125-13 Implementation of Electronic Fisher Logs: The Australian Perspective

Bob Stanley , Australian Fisheries Management Authority, Canberra, Australia
In 2000 AFMA explored options for electronic logbook reporting and in 2001 commenced the Electronic Logbook Returns Project, planned for completion in December 2002. Delivery of the e-Logbook project, however, had been compromised, including, a lack of dedicated resources, inconsistent project leadership, poor industry uptake and a lack of incentives and a regulatory framework that reflected paper based business process. Project completion was delayed with deadlines regarding implementation and rollout across Commonwealth fisheries not being met and some of the original design principles made redundant by advancements in technologies and a significant directional change in fisheries management needs.

For AFMA, 2007 saw significant change as the agency went from a Statutory Authority to a Commission and with opportunities to better fund and resource key in-house business initiatives and IT systems upgrades.  A comprehensive re-examination of the agencies data needs was necessitated by the adoption of harvest strategies and the agency embracing more adaptive management. The new commission also embraced the concept that much of the business between the agency and fishers could be electronically based and as such there was a new energy that looked to make electronic log returns a key feature of a number of client accessible AFMA e-Business applications.

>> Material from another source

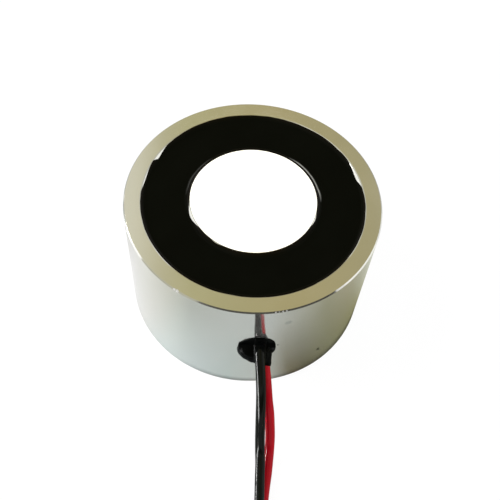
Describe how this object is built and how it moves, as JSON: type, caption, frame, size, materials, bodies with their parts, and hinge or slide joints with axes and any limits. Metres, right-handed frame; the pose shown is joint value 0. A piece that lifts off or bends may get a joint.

April 2008 to March 2009 saw e-Logs progress rapidly through business analysis, use case articulation, systems development build and testing phases to an operational release. This allowed e-Logs to be AFMA’s first client accessible electronic business application.

Early in the 3rd quarter of 2009 the capability was extended by the development and testing of additional fishing method based schemas as well as an email submission option in addition to the initial web based service. Over the two years from the first operational release there has been the implementation of revised firewall and security procedures, the virtualisation of in-house servers and the release of other related client accessible electronic business functions.

With the software offerings of vendors and the AFMA in-house systems having demonstrated robustness and reliability for two years, the challenge for 2011 is to improve and encourage fisher take up and use. The software that is currently available to fishers should be suitable for 85% of AFMA licensed operators. With an increase in demand from fishers AFMA remains confident that software vendors will seek to include the remaining three fishing method options in their software offerings.